ECLI:NL:GHARL:2022:2380
Gerechtshof Arnhem-Leeuwarden
- Hoger beroep
- C.G. ter Veer
- I. Brand
- V.A.J. Abbing
- Rechtspraak.nl
Hoger beroep over onbetaalde facturen en leveranciersverrekening tussen een eenmanszaak en Engie Nederland Retail B.V.
In deze zaak gaat het om een hoger beroep dat is ingesteld door [appellant], de voormalige eigenaar van de eenmanszaak [naam1], tegen Engie Nederland Retail B.V. De zaak betreft onbetaalde facturen voor de levering van gas en elektriciteit. [appellant] was eigenaar van [naam1] van 15 december 2015 tot 1 januari 2019 en had een contract met Engie voor de levering van energie. In april 2018 stapte [naam1] over naar Eneco, wat leidde tot een leveranciersverrekening tussen Eneco en Engie. Engie heeft vervolgens facturen gestuurd voor een totaalbedrag van € 2.934, die onbetaald zijn gebleven. Na de beëindiging van het contract met Engie op 7 januari 2019, heeft Engie een eindafrekening gestuurd van € 6.821,24, gevolgd door een nieuwe eindafrekening van € 11.491,29, die ook onbetaald bleef.

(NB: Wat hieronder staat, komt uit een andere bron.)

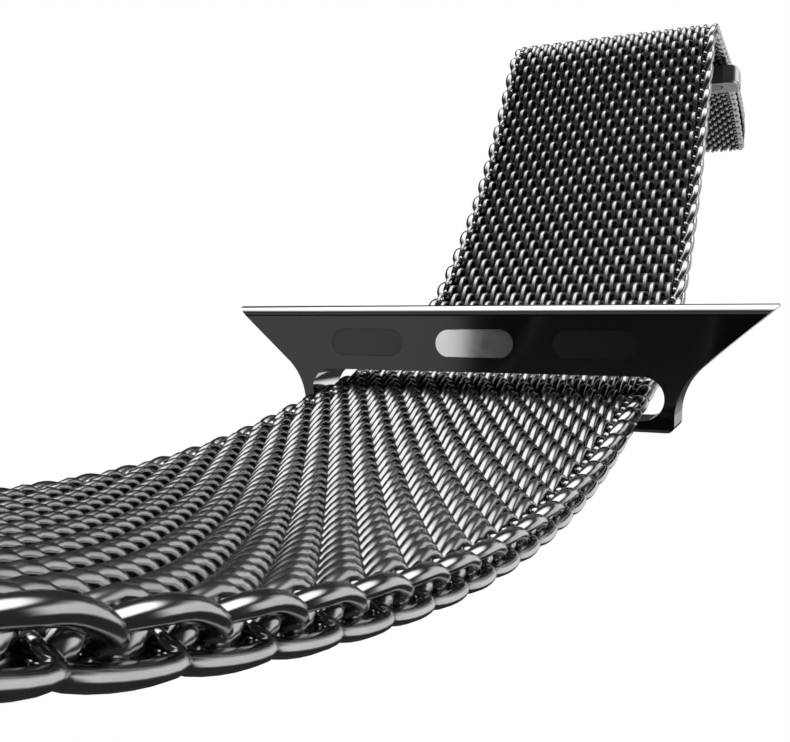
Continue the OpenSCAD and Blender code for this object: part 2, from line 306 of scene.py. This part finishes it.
BRUSHED = (1, 8, 1)
wire_steel = metal("wire_steel", (0.33, 0.33, 0.335), (0.42, 0.42, 0.425), 0.2, 0.3, 900)
# near-black steel whose colour is painted shade for the wire hooks in shadow inside each row
core_painted_shade = metal("core_painted_shade", (0.02, 0.02, 0.02), (0.05, 0.05, 0.05), 0.4, 0.6, 1500)
link_steel = metal("link_steel", (0.38, 0.38, 0.385), (0.46, 0.46, 0.465), 0.14, 0.22, 700)
clasp_steel = metal("clasp_steel", (0.55, 0.55, 0.56), (0.65, 0.65, 0.66), 0.2, 0.3, 600, BRUSHED)
cover_steel = metal("cover_steel", (0.68, 0.68, 0.69), (0.78, 0.78, 0.79), 0.15, 0.25, 600,
                    BRUSHED)
bright_steel = metal("bright_steel", (0.72, 0.72, 0.73), (0.82, 0.82, 0.83), 0.05, 0.12, 800)
magnet_steel = metal("magnet_steel", (0.5, 0.5, 0.5), (0.6, 0.6, 0.6), 0.3, 0.45, 900)
print("steel finishes", len(bpy.data.materials))

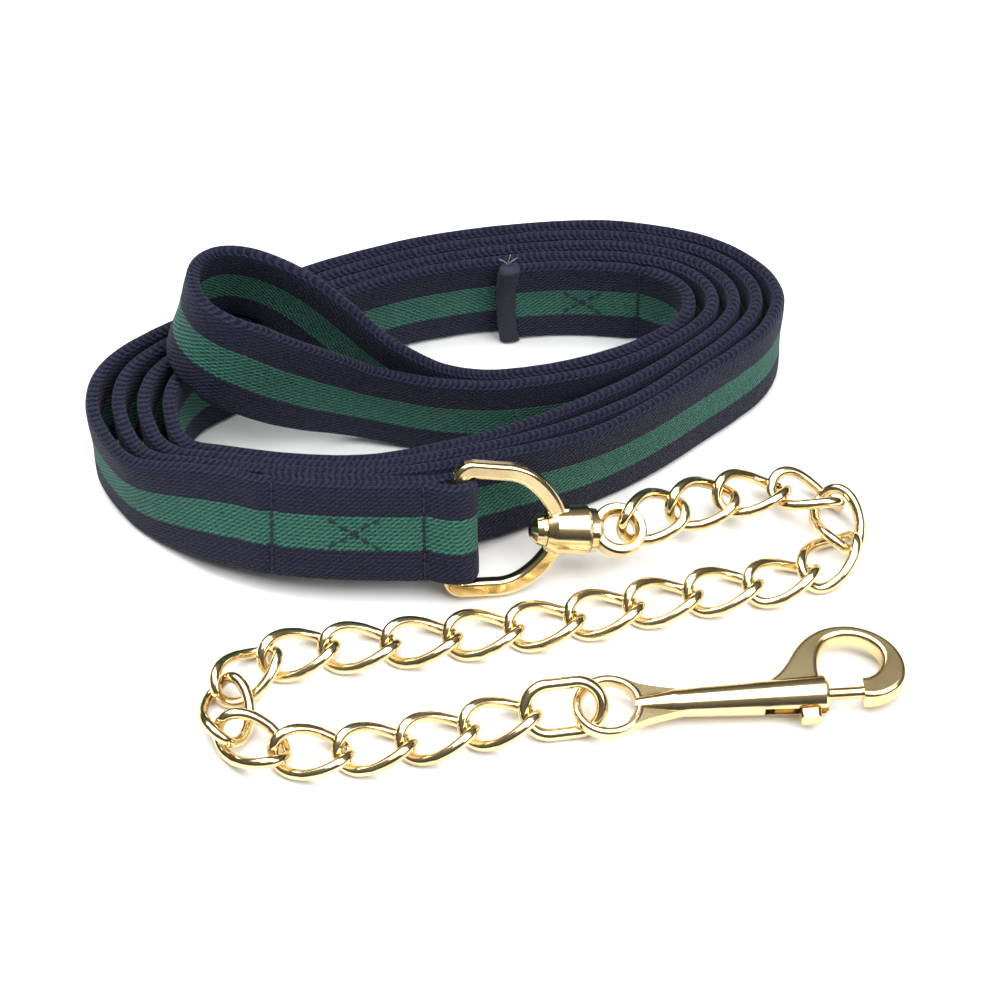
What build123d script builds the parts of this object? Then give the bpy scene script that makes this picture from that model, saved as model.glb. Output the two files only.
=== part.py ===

De kantonrechter heeft in eerste aanleg de vorderingen van Engie, met uitzondering van de dossierkosten, toegewezen. [appellant] is in hoger beroep gekomen en heeft bezwaar gemaakt tegen de veroordeling tot betaling van de maandfacturen en de eindafrekening. Het hof heeft de argumenten van [appellant] beoordeeld, waaronder de vraag of de overstap naar Eneco onrechtmatig was en of de facturen van Engie tot dubbele betaling zouden leiden. Het hof oordeelt dat Engie terecht facturen heeft verzonden en dat de eindafrekening op juiste gronden is gebaseerd. Het hoger beroep faalt en het hof bekrachtigt het vonnis van de kantonrechter, waarbij [appellant] in de kosten van het hoger beroep wordt veroordeeld.